## AIM
Set down exactly the lines in the records below that run from the line with "Reconstruct the object" to the line with "case_slope = 37.5;", inclusive, and nothing more.

::::

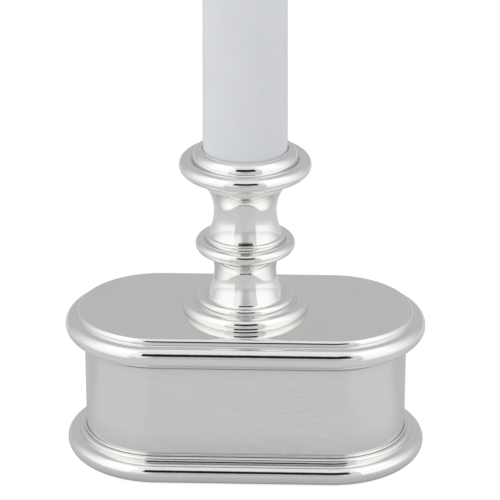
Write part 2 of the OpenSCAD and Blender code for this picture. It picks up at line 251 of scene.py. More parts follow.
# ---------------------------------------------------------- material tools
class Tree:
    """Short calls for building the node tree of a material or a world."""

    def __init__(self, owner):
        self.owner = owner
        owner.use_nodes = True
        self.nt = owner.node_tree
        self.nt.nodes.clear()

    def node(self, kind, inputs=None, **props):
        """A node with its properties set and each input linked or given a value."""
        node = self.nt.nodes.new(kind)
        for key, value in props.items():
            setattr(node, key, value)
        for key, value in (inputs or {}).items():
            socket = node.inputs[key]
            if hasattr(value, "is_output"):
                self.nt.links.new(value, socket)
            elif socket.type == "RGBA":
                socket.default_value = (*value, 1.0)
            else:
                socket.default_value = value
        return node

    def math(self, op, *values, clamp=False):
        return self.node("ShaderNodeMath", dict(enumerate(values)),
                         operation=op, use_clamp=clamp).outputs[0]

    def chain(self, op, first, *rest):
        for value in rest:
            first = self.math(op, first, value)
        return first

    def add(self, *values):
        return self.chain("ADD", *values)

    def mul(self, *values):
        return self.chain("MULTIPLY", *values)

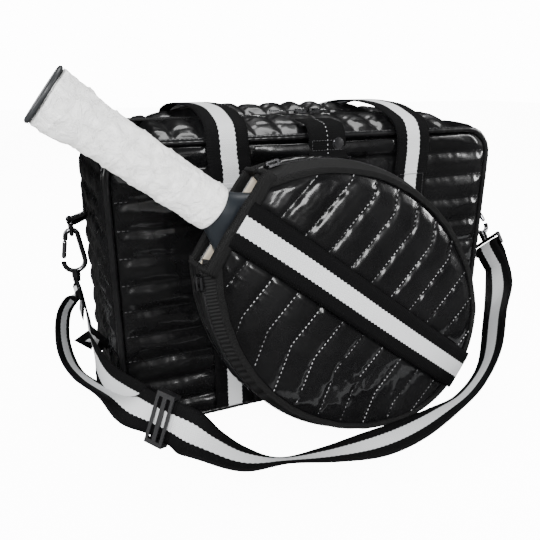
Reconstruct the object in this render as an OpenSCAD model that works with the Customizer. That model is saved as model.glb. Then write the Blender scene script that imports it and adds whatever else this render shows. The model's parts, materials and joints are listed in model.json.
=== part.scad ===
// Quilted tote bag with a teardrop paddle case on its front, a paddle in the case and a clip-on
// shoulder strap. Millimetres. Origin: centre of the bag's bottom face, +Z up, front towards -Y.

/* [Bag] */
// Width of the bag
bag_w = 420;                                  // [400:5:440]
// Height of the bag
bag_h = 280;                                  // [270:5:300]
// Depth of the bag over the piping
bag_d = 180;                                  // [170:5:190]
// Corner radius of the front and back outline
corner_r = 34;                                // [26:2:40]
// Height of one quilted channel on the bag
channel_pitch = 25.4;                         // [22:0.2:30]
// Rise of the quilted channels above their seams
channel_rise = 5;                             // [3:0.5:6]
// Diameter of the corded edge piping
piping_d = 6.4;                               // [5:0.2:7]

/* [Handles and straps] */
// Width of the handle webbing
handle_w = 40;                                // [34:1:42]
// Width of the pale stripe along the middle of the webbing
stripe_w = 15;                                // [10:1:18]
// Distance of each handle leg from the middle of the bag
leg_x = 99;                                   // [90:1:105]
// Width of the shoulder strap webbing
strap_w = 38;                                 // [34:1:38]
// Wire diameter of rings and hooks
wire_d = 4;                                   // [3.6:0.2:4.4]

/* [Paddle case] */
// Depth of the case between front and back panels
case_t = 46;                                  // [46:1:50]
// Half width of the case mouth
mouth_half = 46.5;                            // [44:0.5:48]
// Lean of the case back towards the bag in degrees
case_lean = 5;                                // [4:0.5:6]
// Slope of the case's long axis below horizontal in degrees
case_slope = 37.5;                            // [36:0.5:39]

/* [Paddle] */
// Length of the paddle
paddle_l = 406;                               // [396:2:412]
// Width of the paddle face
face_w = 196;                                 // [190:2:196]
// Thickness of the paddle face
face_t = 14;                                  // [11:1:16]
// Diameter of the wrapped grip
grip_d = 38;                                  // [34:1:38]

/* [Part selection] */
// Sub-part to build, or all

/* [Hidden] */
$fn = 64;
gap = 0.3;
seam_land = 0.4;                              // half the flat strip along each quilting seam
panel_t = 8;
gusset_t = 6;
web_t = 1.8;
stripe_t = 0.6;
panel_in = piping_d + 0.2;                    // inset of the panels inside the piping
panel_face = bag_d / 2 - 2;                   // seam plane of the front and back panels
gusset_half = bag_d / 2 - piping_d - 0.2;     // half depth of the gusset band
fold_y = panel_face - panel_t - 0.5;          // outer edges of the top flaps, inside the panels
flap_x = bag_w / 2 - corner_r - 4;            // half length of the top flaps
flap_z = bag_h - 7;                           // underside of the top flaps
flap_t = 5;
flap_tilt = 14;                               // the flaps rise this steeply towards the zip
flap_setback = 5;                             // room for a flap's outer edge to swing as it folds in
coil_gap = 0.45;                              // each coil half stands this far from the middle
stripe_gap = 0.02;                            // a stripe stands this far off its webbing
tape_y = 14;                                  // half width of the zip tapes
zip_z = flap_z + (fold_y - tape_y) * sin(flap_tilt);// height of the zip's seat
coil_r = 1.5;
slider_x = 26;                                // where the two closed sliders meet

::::

## PROBLEM SOLUTION
Reconstruct the object in this render as an OpenSCAD model that works with the Customizer. That model is saved as model.glb. Then write the Blender scene script that imports it and adds whatever else this render shows. The model's parts, materials and joints are listed in model.json.
=== part.scad ===
// Quilted tote bag with a teardrop paddle case on its front, a paddle in the case and a clip-on
// shoulder strap. Millimetres. Origin: centre of the bag's bottom face, +Z up, front towards -Y.

/* [Bag] */
// Width of the bag
bag_w = 420;                                  // [400:5:440]
// Height of the bag
bag_h = 280;                                  // [270:5:300]
// Depth of the bag over the piping
bag_d = 180;                                  // [170:5:190]
// Corner radius of the front and back outline
corner_r = 34;                                // [26:2:40]
// Height of one quilted channel on the bag
channel_pitch = 25.4;                         // [22:0.2:30]
// Rise of the quilted channels above their seams
channel_rise = 5;                             // [3:0.5:6]
// Diameter of the corded edge piping
piping_d = 6.4;                               // [5:0.2:7]

/* [Handles and straps] */
// Width of the handle webbing
handle_w = 40;                                // [34:1:42]
// Width of the pale stripe along the middle of the webbing
stripe_w = 15;                                // [10:1:18]
// Distance of each handle leg from the middle of the bag
leg_x = 99;                                   // [90:1:105]
// Width of the shoulder strap webbing
strap_w = 38;                                 // [34:1:38]
// Wire diameter of rings and hooks
wire_d = 4;                                   // [3.6:0.2:4.4]

/* [Paddle case] */
// Depth of the case between front and back panels
case_t = 46;                                  // [46:1:50]
// Half width of the case mouth
mouth_half = 46.5;                            // [44:0.5:48]
// Lean of the case back towards the bag in degrees
case_lean = 5;                                // [4:0.5:6]
// Slope of the case's long axis below horizontal in degrees
case_slope = 37.5;                            // [36:0.5:39]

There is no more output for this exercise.